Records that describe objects
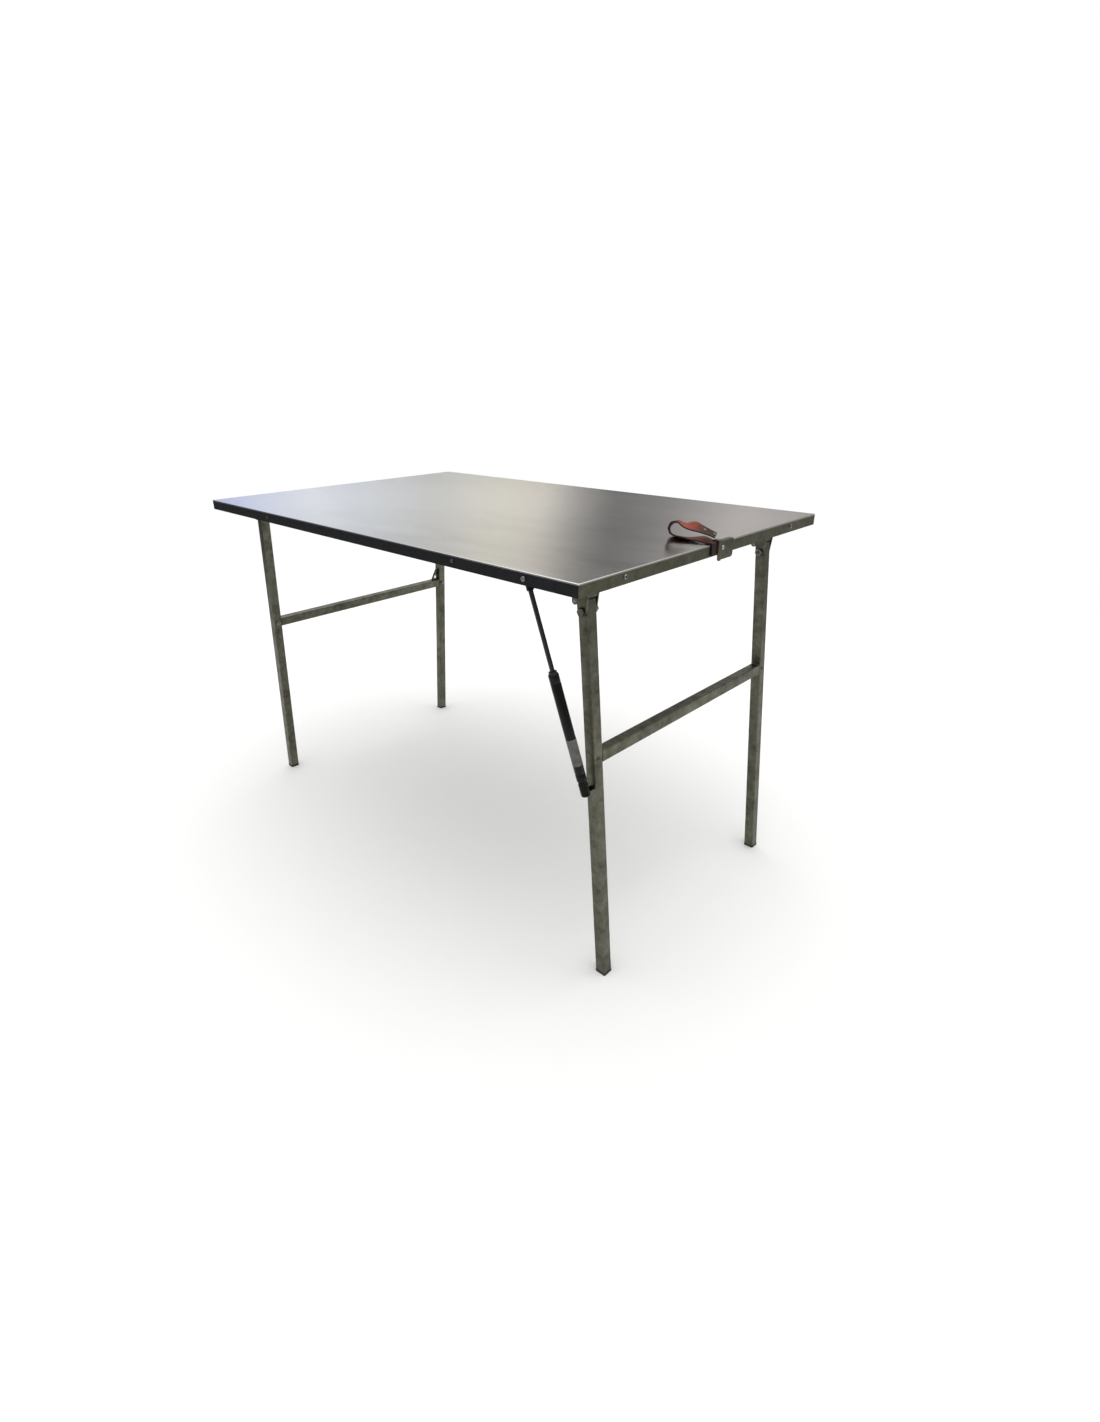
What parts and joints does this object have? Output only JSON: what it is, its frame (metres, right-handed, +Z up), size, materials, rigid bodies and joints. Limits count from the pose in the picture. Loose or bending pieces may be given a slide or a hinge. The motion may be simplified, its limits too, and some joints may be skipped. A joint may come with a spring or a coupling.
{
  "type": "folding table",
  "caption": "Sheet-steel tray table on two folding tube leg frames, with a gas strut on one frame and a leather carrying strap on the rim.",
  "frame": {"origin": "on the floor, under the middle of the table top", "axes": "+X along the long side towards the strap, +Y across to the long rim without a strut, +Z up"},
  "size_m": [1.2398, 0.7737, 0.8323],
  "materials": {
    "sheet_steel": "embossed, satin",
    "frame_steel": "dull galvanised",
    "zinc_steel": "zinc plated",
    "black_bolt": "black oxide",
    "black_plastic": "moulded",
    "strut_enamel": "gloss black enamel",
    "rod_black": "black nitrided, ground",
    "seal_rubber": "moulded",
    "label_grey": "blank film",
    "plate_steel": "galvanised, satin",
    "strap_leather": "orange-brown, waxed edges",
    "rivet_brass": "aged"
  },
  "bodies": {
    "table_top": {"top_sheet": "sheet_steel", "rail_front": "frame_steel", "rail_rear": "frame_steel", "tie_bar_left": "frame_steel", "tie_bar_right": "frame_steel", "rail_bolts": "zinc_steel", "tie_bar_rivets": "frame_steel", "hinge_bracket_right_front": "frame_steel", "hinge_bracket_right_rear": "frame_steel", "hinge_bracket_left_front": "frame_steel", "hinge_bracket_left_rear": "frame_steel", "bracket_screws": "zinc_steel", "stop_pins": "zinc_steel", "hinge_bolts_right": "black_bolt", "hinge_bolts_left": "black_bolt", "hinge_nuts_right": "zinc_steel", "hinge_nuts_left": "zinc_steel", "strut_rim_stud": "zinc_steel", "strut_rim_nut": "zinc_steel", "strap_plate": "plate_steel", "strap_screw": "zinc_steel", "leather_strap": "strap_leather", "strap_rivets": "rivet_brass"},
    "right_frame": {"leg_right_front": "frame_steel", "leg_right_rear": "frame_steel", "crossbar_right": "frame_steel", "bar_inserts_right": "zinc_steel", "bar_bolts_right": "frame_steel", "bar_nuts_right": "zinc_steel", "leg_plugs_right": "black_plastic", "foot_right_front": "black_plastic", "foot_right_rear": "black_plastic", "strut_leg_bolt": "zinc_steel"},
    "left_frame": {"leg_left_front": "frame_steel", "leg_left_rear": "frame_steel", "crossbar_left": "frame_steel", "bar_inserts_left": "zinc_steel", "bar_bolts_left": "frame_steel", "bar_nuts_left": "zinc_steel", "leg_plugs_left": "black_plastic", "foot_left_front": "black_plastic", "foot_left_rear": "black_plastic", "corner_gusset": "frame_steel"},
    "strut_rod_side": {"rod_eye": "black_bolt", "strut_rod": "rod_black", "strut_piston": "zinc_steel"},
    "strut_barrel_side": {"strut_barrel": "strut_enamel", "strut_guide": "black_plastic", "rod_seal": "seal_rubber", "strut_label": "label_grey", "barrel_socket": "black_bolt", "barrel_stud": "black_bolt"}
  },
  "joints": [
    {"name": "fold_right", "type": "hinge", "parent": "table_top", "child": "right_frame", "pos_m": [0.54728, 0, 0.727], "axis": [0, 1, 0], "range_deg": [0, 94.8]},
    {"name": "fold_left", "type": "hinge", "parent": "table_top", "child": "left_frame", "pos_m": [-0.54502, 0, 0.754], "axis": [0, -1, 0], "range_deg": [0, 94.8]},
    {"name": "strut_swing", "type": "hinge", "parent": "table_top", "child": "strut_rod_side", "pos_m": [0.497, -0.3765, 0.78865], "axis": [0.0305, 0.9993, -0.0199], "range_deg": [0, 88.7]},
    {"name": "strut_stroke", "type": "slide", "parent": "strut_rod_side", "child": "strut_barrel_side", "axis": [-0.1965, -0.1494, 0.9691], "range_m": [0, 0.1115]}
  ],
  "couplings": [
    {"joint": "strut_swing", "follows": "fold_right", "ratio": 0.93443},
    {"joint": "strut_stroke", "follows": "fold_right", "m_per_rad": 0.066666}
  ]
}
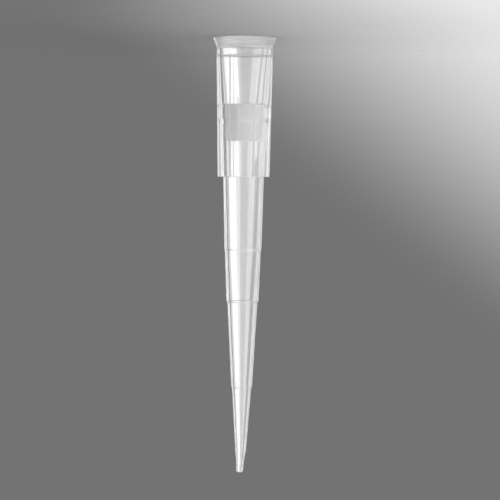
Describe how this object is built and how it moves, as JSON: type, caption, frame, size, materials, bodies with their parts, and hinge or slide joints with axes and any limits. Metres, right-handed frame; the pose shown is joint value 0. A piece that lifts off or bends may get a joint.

• **INSTRUCTIONS FOR THE TASK**
Reproduce each entry above exactly, keeping every word.

• **FULL OUTPUT**
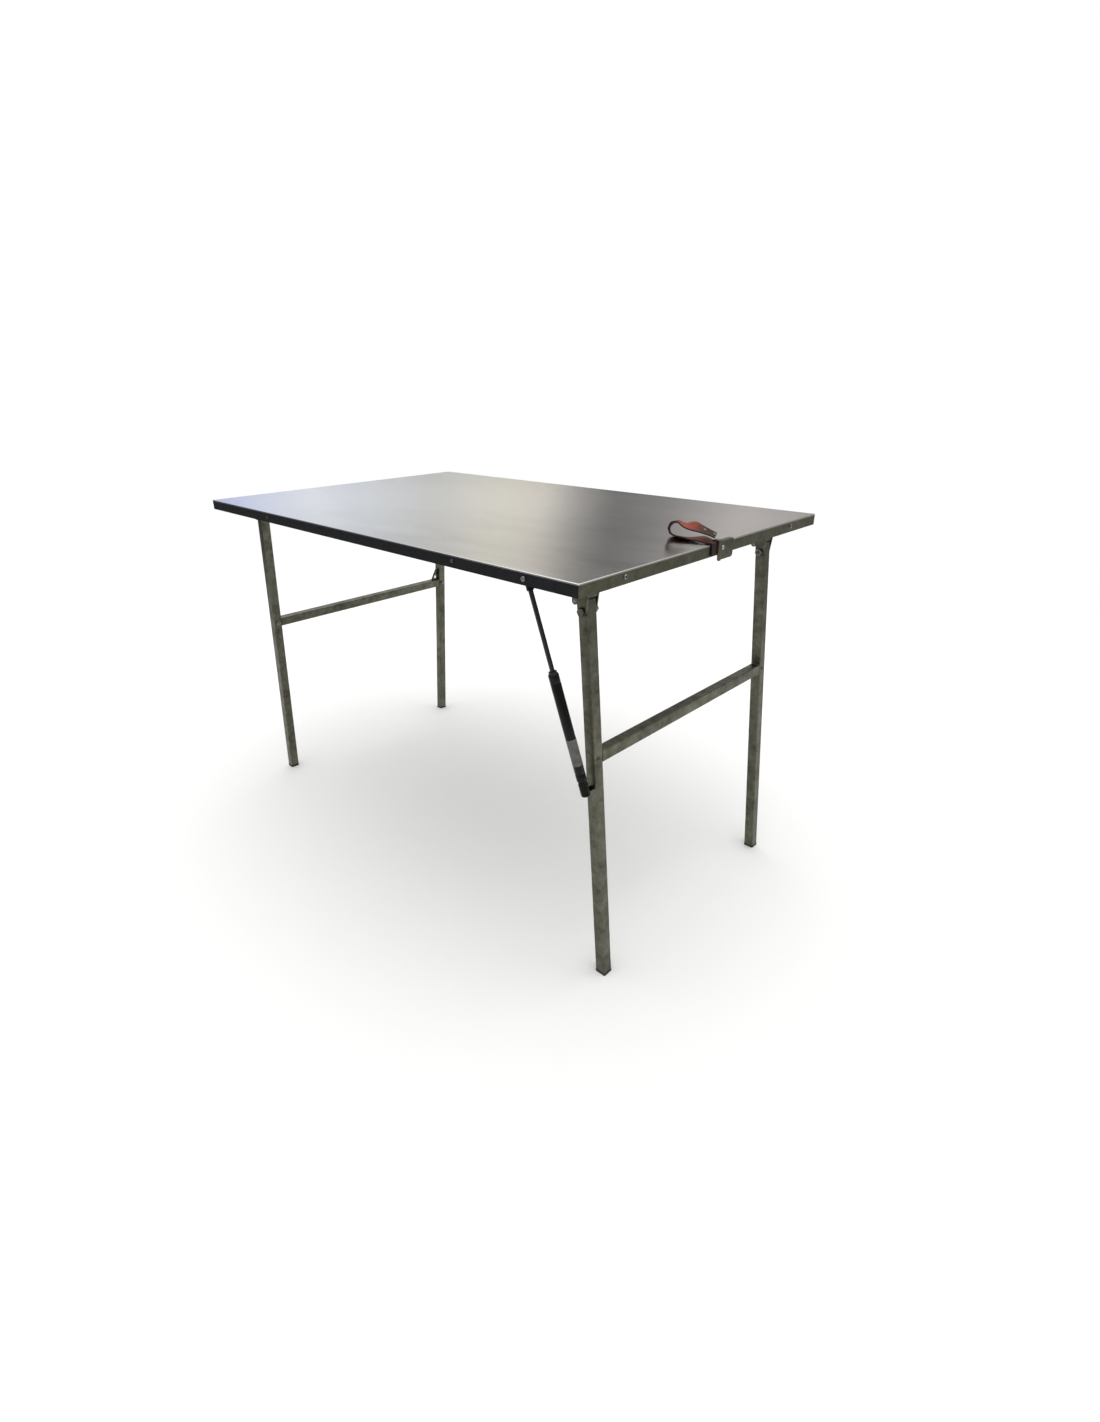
What parts and joints does this object have? Output only JSON: what it is, its frame (metres, right-handed, +Z up), size, materials, rigid bodies and joints. Limits count from the pose in the picture. Loose or bending pieces may be given a slide or a hinge. The motion may be simplified, its limits too, and some joints may be skipped. A joint may come with a spring or a coupling.
{
  "type": "folding table",
  "caption": "Sheet-steel tray table on two folding tube leg frames, with a gas strut on one frame and a leather carrying strap on the rim.",
  "frame": {"origin": "on the floor, under the middle of the table top", "axes": "+X along the long side towards the strap, +Y across to the long rim without a strut, +Z up"},
  "size_m": [1.2398, 0.7737, 0.8323],
  "materials": {
    "sheet_steel": "embossed, satin",
    "frame_steel": "dull galvanised",
    "zinc_steel": "zinc plated",
    "black_bolt": "black oxide",
    "black_plastic": "moulded",
    "strut_enamel": "gloss black enamel",
    "rod_black": "black nitrided, ground",
    "seal_rubber": "moulded",
    "label_grey": "blank film",
    "plate_steel": "galvanised, satin",
    "strap_leather": "orange-brown, waxed edges",
    "rivet_brass": "aged"
  },
  "bodies": {
    "table_top": {"top_sheet": "sheet_steel", "rail_front": "frame_steel", "rail_rear": "frame_steel", "tie_bar_left": "frame_steel", "tie_bar_right": "frame_steel", "rail_bolts": "zinc_steel", "tie_bar_rivets": "frame_steel", "hinge_bracket_right_front": "frame_steel", "hinge_bracket_right_rear": "frame_steel", "hinge_bracket_left_front": "frame_steel", "hinge_bracket_left_rear": "frame_steel", "bracket_screws": "zinc_steel", "stop_pins": "zinc_steel", "hinge_bolts_right": "black_bolt", "hinge_bolts_left": "black_bolt", "hinge_nuts_right": "zinc_steel", "hinge_nuts_left": "zinc_steel", "strut_rim_stud": "zinc_steel", "strut_rim_nut": "zinc_steel", "strap_plate": "plate_steel", "strap_screw": "zinc_steel", "leather_strap": "strap_leather", "strap_rivets": "rivet_brass"},
    "right_frame": {"leg_right_front": "frame_steel", "leg_right_rear": "frame_steel", "crossbar_right": "frame_steel", "bar_inserts_right": "zinc_steel", "bar_bolts_right": "frame_steel", "bar_nuts_right": "zinc_steel", "leg_plugs_right": "black_plastic", "foot_right_front": "black_plastic", "foot_right_rear": "black_plastic", "strut_leg_bolt": "zinc_steel"},
    "left_frame": {"leg_left_front": "frame_steel", "leg_left_rear": "frame_steel", "crossbar_left": "frame_steel", "bar_inserts_left": "zinc_steel", "bar_bolts_left": "frame_steel", "bar_nuts_left": "zinc_steel", "leg_plugs_left": "black_plastic", "foot_left_front": "black_plastic", "foot_left_rear": "black_plastic", "corner_gusset": "frame_steel"},
    "strut_rod_side": {"rod_eye": "black_bolt", "strut_rod": "rod_black", "strut_piston": "zinc_steel"},
    "strut_barrel_side": {"strut_barrel": "strut_enamel", "strut_guide": "black_plastic", "rod_seal": "seal_rubber", "strut_label": "label_grey", "barrel_socket": "black_bolt", "barrel_stud": "black_bolt"}
  },
  "joints": [
    {"name": "fold_right", "type": "hinge", "parent": "table_top", "child": "right_frame", "pos_m": [0.54728, 0, 0.727], "axis": [0, 1, 0], "range_deg": [0, 94.8]},
    {"name": "fold_left", "type": "hinge", "parent": "table_top", "child": "left_frame", "pos_m": [-0.54502, 0, 0.754], "axis": [0, -1, 0], "range_deg": [0, 94.8]},
    {"name": "strut_swing", "type": "hinge", "parent": "table_top", "child": "strut_rod_side", "pos_m": [0.497, -0.3765, 0.78865], "axis": [0.0305, 0.9993, -0.0199], "range_deg": [0, 88.7]},
    {"name": "strut_stroke", "type": "slide", "parent": "strut_rod_side", "child": "strut_barrel_side", "axis": [-0.1965, -0.1494, 0.9691], "range_m": [0, 0.1115]}
  ],
  "couplings": [
    {"joint": "strut_swing", "follows": "fold_right", "ratio": 0.93443},
    {"joint": "strut_stroke", "follows": "fold_right", "m_per_rad": 0.066666}
  ]
}
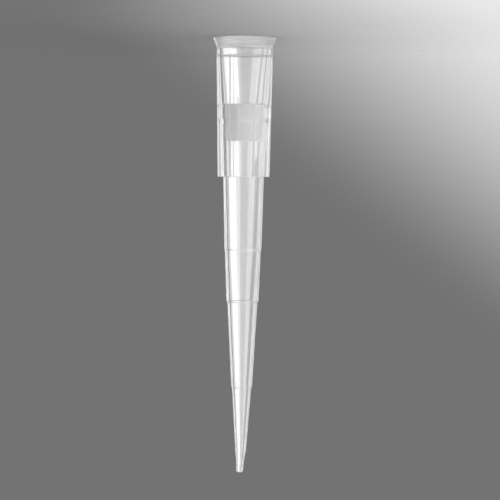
Describe how this object is built and how it moves, as JSON: type, caption, frame, size, materials, bodies with their parts, and hinge or slide joints with axes and any limits. Metres, right-handed frame; the pose shown is joint value 0. A piece that lifts off or bends may get a joint.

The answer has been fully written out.